Jan 14, 2008 Phil Blackwell Uncategorized
Never in the 45-year history of the “Holy War” has the Christian Brothers Academy boys basketball team enjoyed the kind of success against Bishop Ludden that it is enjoying now.
When the Brothers used a ferocious second-half comeback to prevail over the Gaelic Knights 62-49 last Friday at LeMoyne College, it marked CBA’s sixth consecutive win in the series, something never seen before.
Better yet, it gave the Brothers a 41-40 edge in the overall series — remarkable, given that Ludden, at one point, kept CBA from any victories in this rivalry from 1983 to 1996.
A packed house looked on at LeMoyne as the Brothers used a lethal combination of full-court defensive pressure and a trademark surge by star senior Marcus Sales to turn around what had once been a 14-point deficit.
With CBA riding a 10-game win streak, and Ludden 9-1 (its only blemish a two-point loss to Jamesville-DeWitt on Jan. 5), the “Holy War” had more prestige than in years past — and the playoff-like atmosphere bothered the Brothers at first.
Sales and Mike Goodman both fired up air balls with their first shots, and the Brothers’ attack followed suit for much of the first half, cold from the field as Ludden used five 3-pointers to build a 28-14 edge by the late stages of the first half.
In retrospect, said head coach Buddy Wleklinski, the five points CBA reeled off to close the margin to 28-19 at the break were critical, for it gave his team a needed boost and allowed it to unleash a more aggressive strategy after halftime.
Instead of the normal man-to-man approach, the Brothers came out with a full-court press, determined to contest every inch of space Ludden tried to use.
That heat led to turnovers — and baskets on the other end. In less than four minutes, what was a double-digit deficit became at 35-32 CBA lead, thanks to a run of 13 unanswered points.
Briefly, Ludden regrouped, closing the third quarter on an 8-0 run to go back in front 43-38. All that did, though, was give Sales a chance to take over.
Sales had enjoyed good games against Ludden in the past — but he was never better than now. He began the fourth quarter with back-to-back baskets, then helped on defense as the Brothers forced a 46-46 tie.
Then came the biggest blows of all. On consecutive possessions, Sales got open in the corner for 3-point looks — and made them both, igniting a 12-0 run that all but decided the outcome. Sales finished with 24 points.
Wleklinski said that, early in the game, Sales was trying to force shots, so CBA decided to set up screens that gave Sales wide-open looks — where he capitalized.

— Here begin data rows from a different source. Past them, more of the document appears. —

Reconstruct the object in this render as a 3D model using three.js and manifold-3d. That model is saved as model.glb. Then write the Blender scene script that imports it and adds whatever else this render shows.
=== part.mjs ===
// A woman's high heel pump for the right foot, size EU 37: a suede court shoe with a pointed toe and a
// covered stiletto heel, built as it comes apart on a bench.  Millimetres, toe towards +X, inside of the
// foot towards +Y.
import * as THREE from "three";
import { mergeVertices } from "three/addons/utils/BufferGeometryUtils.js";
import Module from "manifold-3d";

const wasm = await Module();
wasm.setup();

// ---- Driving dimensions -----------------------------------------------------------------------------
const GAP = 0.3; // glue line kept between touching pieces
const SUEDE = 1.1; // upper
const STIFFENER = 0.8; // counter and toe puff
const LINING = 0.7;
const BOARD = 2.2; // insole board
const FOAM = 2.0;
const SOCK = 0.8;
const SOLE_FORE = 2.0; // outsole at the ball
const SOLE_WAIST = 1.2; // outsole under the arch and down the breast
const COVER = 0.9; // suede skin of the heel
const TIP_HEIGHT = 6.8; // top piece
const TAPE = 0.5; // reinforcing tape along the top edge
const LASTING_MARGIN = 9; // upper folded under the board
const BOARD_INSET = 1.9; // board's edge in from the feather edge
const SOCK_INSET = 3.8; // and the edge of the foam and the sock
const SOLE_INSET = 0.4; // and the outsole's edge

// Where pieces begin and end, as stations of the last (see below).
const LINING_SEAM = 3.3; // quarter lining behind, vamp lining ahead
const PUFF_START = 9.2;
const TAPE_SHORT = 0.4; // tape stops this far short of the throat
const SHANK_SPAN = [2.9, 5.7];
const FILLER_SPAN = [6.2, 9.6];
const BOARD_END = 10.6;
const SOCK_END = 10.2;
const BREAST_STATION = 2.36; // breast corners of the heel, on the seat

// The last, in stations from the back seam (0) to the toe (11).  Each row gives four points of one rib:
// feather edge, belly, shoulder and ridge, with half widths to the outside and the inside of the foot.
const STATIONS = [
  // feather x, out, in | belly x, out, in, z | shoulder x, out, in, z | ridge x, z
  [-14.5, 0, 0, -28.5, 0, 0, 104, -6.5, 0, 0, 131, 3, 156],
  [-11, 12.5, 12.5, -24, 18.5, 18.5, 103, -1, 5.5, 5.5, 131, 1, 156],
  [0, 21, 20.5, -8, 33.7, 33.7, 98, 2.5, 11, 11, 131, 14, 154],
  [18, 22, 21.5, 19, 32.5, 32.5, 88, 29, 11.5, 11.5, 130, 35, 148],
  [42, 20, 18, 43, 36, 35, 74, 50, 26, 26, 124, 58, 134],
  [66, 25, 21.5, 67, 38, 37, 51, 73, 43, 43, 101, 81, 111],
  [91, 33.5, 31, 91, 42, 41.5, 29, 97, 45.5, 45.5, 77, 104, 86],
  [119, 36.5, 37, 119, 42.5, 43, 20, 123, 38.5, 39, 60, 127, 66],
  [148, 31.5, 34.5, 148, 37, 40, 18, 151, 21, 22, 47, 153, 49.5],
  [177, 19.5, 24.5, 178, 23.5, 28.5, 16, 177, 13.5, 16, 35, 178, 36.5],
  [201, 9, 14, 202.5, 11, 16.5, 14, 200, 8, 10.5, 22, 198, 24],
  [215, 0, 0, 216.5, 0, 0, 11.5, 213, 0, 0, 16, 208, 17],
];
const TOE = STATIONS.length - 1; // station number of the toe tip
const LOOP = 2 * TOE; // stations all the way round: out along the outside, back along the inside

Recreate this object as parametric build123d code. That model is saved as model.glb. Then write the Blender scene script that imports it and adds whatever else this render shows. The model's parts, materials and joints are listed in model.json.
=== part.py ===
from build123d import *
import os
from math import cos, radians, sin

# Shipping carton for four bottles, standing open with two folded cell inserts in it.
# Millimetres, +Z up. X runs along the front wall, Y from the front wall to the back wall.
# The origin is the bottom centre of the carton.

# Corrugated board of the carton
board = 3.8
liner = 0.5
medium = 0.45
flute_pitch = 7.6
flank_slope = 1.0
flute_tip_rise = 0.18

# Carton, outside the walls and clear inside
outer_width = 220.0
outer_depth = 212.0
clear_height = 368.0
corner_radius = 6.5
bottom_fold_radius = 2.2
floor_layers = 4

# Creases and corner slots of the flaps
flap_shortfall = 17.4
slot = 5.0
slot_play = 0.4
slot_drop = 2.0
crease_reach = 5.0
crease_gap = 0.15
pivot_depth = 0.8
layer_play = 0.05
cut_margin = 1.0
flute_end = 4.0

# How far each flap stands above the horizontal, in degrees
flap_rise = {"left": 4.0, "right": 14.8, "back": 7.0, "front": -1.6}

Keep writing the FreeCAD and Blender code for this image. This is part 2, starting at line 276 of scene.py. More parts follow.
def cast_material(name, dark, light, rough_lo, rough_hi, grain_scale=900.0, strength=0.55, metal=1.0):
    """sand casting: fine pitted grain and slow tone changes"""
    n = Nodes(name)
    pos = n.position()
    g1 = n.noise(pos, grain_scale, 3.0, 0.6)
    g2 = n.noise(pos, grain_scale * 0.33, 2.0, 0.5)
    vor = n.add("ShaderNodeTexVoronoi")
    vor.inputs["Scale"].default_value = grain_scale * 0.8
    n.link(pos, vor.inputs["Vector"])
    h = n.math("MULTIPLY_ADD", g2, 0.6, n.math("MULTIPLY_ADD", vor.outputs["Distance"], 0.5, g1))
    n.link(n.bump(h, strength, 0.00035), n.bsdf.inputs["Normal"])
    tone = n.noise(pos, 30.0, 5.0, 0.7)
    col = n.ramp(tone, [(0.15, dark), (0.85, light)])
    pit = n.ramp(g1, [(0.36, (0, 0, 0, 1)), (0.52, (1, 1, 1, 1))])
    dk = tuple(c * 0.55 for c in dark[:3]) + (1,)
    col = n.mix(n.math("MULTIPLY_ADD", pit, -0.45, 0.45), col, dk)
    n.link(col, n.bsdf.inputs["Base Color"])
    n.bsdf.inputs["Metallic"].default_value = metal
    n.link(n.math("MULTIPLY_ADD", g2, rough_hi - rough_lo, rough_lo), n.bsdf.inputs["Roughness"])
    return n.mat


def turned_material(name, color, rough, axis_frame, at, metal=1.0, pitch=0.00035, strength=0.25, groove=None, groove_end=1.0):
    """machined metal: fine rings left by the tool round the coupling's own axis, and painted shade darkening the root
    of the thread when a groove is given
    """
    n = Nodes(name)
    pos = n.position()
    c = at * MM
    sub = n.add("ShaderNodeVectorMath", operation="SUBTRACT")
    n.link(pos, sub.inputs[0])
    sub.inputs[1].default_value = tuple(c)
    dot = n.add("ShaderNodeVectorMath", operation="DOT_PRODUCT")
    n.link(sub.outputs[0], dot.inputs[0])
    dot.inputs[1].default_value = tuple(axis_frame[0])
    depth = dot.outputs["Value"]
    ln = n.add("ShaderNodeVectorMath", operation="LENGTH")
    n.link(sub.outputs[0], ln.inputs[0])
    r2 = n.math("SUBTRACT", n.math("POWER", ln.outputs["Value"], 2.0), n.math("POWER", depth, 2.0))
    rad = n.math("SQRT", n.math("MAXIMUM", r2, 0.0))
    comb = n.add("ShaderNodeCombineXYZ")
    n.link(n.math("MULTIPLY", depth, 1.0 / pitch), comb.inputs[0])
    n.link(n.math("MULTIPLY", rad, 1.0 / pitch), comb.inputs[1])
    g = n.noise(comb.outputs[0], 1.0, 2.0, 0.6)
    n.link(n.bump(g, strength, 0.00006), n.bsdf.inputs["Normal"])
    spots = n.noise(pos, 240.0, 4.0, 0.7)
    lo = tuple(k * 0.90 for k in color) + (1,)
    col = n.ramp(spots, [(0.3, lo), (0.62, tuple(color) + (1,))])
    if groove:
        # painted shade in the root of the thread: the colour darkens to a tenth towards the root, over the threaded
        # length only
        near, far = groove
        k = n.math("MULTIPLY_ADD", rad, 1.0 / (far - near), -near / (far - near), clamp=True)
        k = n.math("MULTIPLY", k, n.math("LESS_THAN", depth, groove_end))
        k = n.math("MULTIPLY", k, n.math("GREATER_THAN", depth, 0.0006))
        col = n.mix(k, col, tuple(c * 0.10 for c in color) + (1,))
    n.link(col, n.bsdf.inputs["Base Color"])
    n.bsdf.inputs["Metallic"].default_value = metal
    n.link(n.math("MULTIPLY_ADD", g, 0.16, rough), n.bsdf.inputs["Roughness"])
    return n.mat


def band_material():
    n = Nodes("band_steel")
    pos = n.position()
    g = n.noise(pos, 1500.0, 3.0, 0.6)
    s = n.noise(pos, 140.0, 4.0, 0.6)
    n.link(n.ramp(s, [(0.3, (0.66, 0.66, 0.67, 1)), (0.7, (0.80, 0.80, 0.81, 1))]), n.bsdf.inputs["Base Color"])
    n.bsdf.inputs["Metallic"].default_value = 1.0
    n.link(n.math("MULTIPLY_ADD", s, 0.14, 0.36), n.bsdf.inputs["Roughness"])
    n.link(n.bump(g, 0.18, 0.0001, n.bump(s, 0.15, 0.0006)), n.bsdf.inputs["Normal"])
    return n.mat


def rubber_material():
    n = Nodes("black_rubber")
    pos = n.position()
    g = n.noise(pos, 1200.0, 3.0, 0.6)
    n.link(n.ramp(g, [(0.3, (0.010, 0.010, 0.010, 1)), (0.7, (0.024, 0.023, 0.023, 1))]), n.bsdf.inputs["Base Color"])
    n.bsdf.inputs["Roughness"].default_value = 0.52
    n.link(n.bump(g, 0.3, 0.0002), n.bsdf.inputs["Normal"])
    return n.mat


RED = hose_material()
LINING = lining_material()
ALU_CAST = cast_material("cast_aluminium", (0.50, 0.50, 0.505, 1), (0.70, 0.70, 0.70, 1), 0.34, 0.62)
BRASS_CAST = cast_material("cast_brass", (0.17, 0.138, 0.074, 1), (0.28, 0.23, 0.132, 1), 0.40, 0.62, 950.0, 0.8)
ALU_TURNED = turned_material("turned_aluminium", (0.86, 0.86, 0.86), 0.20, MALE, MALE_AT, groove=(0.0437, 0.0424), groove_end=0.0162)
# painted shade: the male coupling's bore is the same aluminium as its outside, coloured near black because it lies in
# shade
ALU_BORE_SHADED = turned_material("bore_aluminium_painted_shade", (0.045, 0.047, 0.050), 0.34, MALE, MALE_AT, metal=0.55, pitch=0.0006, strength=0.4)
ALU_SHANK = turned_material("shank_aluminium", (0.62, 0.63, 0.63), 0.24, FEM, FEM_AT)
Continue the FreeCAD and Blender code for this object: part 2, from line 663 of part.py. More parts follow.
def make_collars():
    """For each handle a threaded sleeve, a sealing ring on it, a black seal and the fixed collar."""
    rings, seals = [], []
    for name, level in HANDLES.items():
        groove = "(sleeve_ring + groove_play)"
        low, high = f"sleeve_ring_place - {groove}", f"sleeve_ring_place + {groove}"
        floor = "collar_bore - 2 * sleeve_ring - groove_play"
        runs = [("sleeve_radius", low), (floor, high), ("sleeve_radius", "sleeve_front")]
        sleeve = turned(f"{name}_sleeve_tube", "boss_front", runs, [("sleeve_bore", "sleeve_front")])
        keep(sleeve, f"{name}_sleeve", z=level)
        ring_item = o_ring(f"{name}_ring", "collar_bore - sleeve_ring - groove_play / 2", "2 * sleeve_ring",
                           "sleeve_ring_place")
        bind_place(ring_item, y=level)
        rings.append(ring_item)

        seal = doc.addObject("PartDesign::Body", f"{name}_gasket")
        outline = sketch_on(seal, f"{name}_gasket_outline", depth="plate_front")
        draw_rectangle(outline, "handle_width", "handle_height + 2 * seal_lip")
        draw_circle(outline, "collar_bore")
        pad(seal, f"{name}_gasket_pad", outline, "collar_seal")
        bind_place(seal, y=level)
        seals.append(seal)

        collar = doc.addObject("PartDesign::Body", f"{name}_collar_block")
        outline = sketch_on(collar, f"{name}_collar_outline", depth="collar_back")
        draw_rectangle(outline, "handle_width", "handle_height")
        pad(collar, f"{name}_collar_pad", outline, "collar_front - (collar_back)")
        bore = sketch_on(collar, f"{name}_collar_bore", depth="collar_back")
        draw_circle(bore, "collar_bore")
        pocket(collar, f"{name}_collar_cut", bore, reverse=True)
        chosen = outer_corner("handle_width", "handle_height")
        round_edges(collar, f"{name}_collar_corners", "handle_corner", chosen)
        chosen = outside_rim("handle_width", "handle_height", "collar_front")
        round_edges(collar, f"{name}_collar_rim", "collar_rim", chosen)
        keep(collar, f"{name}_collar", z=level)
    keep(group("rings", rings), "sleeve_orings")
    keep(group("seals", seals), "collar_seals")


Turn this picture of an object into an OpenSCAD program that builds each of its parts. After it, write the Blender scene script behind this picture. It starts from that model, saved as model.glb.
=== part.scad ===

All the while, the pressure continued on defense from Sales, Goodman, Mike Hannan, Stefan Thompson, Tim Hornstein, Troy Bullock and Sean Wayne wore Ludden out. Goodman also dominated in the paint, earning 18 points and 18 rebounds.
For CBA, the trick in last Tuesday’s game against Cortland was not to look ahead or get anyone hurt.
On both fronts, the Brothers succeeded, cruising to a 68-45 victory over the Purple Tigers. It outscored Cortland in every quarter of play and stayed in control despite quiet showings from its stars.
Sales led with 14 points, but Goodman had just seven points. Hannan had 11 points, as Bullock (nine points) and Hornstein (eight points) also made solid contribution. Stefan Thompson returned to the lineup after an ankle injury sidelined him for the better part of four games and had three points, all on made free throws.
And after all the tumult of the Ludden game, the Brothers were guaranteed to be lethargic when it returned to LeMoyne less than 24 hours later to meet Fowler in the Coaches vs. Cancer Challenge.
Still, CBA did enough to beat the Falcons 54-36 and make it 12 wins in a row, going on an 18-1 run early in the third quarter to account for much of the margin. Sales hit a trio of 3-pointers in that run and had 11 of his 19 points in that decisive spurt, while Goodman and Hannan earned seven points apiece.
As the Brothers await a Ludden rematch Feb. 1 at Onondaga Community College, it hosts Phoenix Wednesday night.